SHORT EXERCISE. Reproduce every entry exactly as shown.

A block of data
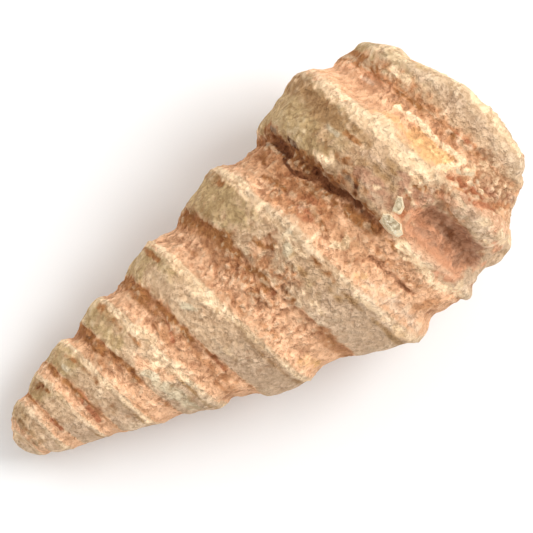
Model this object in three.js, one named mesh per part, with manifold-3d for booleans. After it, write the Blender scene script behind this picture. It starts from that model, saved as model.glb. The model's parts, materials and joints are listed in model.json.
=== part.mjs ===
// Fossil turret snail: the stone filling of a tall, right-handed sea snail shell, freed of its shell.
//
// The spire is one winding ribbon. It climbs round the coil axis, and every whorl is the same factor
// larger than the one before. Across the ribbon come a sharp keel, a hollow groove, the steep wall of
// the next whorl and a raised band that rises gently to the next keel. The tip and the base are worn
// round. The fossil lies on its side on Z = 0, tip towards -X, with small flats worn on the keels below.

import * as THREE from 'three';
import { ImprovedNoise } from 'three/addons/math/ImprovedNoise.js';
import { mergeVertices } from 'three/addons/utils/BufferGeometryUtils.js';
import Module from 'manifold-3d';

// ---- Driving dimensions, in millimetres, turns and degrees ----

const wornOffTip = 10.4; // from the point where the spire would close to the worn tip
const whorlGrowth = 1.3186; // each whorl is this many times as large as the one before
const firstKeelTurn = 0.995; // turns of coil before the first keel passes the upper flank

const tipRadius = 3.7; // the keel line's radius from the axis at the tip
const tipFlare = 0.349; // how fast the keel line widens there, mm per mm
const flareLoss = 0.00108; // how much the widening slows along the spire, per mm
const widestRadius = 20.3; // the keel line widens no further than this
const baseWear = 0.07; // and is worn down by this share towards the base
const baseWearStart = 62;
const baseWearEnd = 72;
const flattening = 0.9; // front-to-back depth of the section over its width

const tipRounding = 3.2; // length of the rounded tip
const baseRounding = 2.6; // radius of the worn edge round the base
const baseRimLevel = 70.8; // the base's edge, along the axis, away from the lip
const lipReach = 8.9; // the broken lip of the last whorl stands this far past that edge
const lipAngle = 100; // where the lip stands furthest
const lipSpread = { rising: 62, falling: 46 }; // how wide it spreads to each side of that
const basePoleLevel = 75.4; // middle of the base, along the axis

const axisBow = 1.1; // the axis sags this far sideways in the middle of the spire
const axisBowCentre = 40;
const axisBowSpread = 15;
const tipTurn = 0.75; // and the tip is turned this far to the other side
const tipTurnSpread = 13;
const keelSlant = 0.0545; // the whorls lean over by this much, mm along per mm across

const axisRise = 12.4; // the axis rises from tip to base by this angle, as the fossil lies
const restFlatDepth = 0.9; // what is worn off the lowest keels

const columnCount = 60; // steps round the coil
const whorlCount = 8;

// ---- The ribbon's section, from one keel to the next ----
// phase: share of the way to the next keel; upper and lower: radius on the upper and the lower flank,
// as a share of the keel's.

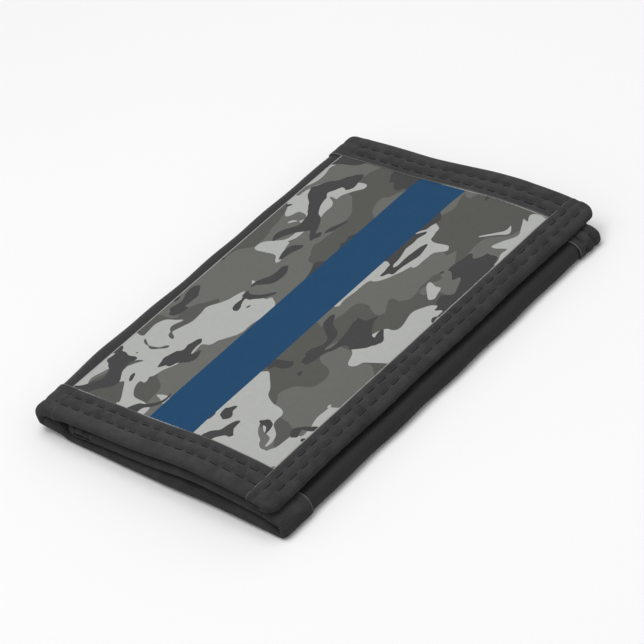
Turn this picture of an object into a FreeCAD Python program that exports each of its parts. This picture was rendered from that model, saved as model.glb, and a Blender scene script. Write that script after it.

THE OUTPUT.
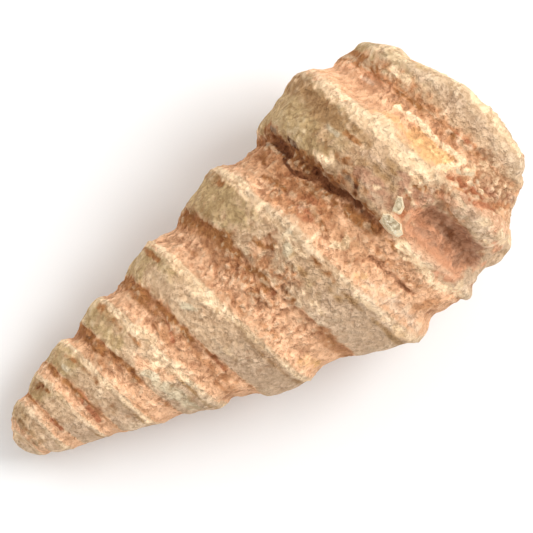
Model this object in three.js, one named mesh per part, with manifold-3d for booleans. After it, write the Blender scene script behind this picture. It starts from that model, saved as model.glb. The model's parts, materials and joints are listed in model.json.
=== part.mjs ===
// Fossil turret snail: the stone filling of a tall, right-handed sea snail shell, freed of its shell.
//
// The spire is one winding ribbon. It climbs round the coil axis, and every whorl is the same factor
// larger than the one before. Across the ribbon come a sharp keel, a hollow groove, the steep wall of
// the next whorl and a raised band that rises gently to the next keel. The tip and the base are worn
// round. The fossil lies on its side on Z = 0, tip towards -X, with small flats worn on the keels below.

import * as THREE from 'three';
import { ImprovedNoise } from 'three/addons/math/ImprovedNoise.js';
import { mergeVertices } from 'three/addons/utils/BufferGeometryUtils.js';
import Module from 'manifold-3d';

// ---- Driving dimensions, in millimetres, turns and degrees ----

const wornOffTip = 10.4; // from the point where the spire would close to the worn tip
const whorlGrowth = 1.3186; // each whorl is this many times as large as the one before
const firstKeelTurn = 0.995; // turns of coil before the first keel passes the upper flank

const tipRadius = 3.7; // the keel line's radius from the axis at the tip
const tipFlare = 0.349; // how fast the keel line widens there, mm per mm
const flareLoss = 0.00108; // how much the widening slows along the spire, per mm
const widestRadius = 20.3; // the keel line widens no further than this
const baseWear = 0.07; // and is worn down by this share towards the base
const baseWearStart = 62;
const baseWearEnd = 72;
const flattening = 0.9; // front-to-back depth of the section over its width

const tipRounding = 3.2; // length of the rounded tip
const baseRounding = 2.6; // radius of the worn edge round the base
const baseRimLevel = 70.8; // the base's edge, along the axis, away from the lip
const lipReach = 8.9; // the broken lip of the last whorl stands this far past that edge
const lipAngle = 100; // where the lip stands furthest
const lipSpread = { rising: 62, falling: 46 }; // how wide it spreads to each side of that
const basePoleLevel = 75.4; // middle of the base, along the axis

const axisBow = 1.1; // the axis sags this far sideways in the middle of the spire
const axisBowCentre = 40;
const axisBowSpread = 15;
const tipTurn = 0.75; // and the tip is turned this far to the other side
const tipTurnSpread = 13;
const keelSlant = 0.0545; // the whorls lean over by this much, mm along per mm across

const axisRise = 12.4; // the axis rises from tip to base by this angle, as the fossil lies
const restFlatDepth = 0.9; // what is worn off the lowest keels

const columnCount = 60; // steps round the coil
const whorlCount = 8;

// ---- The ribbon's section, from one keel to the next ----
// phase: share of the way to the next keel; upper and lower: radius on the upper and the lower flank,
// as a share of the keel's.

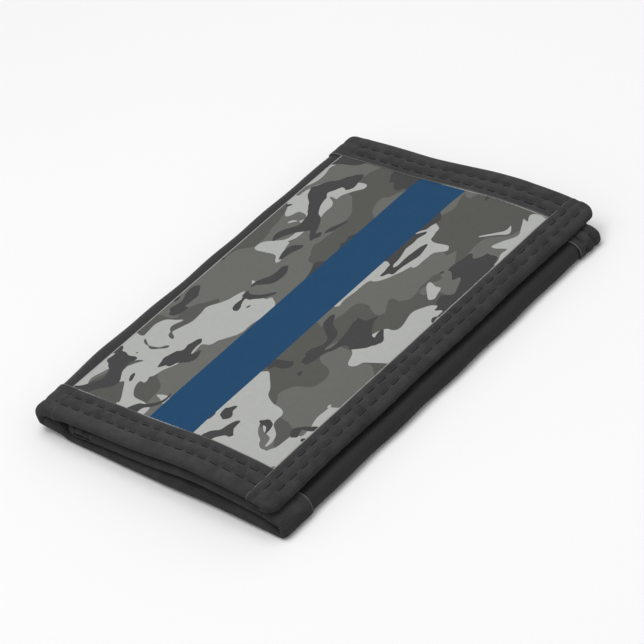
Turn this picture of an object into a FreeCAD Python program that exports each of its parts. This picture was rendered from that model, saved as model.glb, and a Blender scene script. Write that script after it.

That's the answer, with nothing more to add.